*Information provided:*
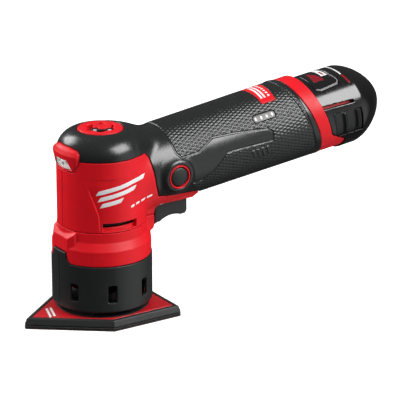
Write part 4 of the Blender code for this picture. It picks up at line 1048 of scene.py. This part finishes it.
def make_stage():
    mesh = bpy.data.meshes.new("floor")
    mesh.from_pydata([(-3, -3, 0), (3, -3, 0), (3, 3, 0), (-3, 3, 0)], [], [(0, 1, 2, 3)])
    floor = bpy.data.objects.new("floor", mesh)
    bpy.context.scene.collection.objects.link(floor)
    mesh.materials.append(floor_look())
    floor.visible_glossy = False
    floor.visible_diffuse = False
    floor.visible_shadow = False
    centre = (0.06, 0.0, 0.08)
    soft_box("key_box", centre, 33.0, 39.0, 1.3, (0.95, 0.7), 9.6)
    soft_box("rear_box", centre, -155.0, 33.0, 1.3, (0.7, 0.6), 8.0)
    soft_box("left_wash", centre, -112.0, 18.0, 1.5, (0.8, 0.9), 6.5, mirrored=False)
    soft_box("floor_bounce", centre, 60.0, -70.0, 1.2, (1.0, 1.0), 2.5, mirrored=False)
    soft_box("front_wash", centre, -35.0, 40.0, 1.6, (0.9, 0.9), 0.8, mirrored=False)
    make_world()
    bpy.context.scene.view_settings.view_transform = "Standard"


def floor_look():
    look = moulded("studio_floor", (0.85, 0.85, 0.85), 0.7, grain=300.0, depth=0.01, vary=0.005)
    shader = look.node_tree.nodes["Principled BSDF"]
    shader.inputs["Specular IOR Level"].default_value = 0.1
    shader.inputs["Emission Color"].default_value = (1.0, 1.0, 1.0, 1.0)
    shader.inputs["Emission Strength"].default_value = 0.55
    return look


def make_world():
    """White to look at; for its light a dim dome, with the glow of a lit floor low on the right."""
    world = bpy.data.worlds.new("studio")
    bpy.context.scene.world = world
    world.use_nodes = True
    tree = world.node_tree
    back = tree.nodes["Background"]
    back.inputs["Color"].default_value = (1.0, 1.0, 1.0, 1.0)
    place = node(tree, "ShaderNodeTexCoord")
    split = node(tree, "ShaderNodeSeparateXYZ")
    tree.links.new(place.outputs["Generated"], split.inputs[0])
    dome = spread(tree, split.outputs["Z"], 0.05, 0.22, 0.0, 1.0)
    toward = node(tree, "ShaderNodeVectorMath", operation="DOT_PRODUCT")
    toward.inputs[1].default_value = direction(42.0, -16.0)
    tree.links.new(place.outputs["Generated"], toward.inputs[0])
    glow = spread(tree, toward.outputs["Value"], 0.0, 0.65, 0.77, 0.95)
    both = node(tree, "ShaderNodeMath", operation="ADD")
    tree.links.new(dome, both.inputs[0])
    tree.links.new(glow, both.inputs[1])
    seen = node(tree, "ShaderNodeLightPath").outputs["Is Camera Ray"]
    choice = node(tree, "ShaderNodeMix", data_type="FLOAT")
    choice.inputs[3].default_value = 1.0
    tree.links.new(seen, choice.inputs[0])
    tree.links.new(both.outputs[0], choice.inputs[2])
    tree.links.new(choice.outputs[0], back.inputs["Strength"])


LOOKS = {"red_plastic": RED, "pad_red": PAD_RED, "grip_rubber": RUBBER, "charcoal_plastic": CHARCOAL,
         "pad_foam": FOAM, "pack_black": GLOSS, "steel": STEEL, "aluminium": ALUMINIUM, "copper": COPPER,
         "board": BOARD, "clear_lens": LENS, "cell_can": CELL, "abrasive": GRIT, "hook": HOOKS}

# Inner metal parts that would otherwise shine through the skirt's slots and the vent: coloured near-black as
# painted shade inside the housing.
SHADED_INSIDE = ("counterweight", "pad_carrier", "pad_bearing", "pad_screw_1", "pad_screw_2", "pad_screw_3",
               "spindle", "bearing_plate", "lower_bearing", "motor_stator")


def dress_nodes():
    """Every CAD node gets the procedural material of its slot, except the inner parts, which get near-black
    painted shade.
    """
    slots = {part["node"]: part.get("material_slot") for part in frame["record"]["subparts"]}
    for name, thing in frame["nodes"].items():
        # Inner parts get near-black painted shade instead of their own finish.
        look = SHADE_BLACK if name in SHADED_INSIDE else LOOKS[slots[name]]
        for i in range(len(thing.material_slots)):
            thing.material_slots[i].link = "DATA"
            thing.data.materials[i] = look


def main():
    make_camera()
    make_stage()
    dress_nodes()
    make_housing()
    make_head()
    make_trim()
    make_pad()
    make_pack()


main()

*Exercise brief:* Go through the listing above and pull out each line containing the word "scene".

*Worked answer:*
Write part 4 of the Blender code for this picture. It picks up at line 1048 of scene.py. This part finishes it.
    bpy.context.scene.collection.objects.link(floor)
    bpy.context.scene.view_settings.view_transform = "Standard"
    bpy.context.scene.world = world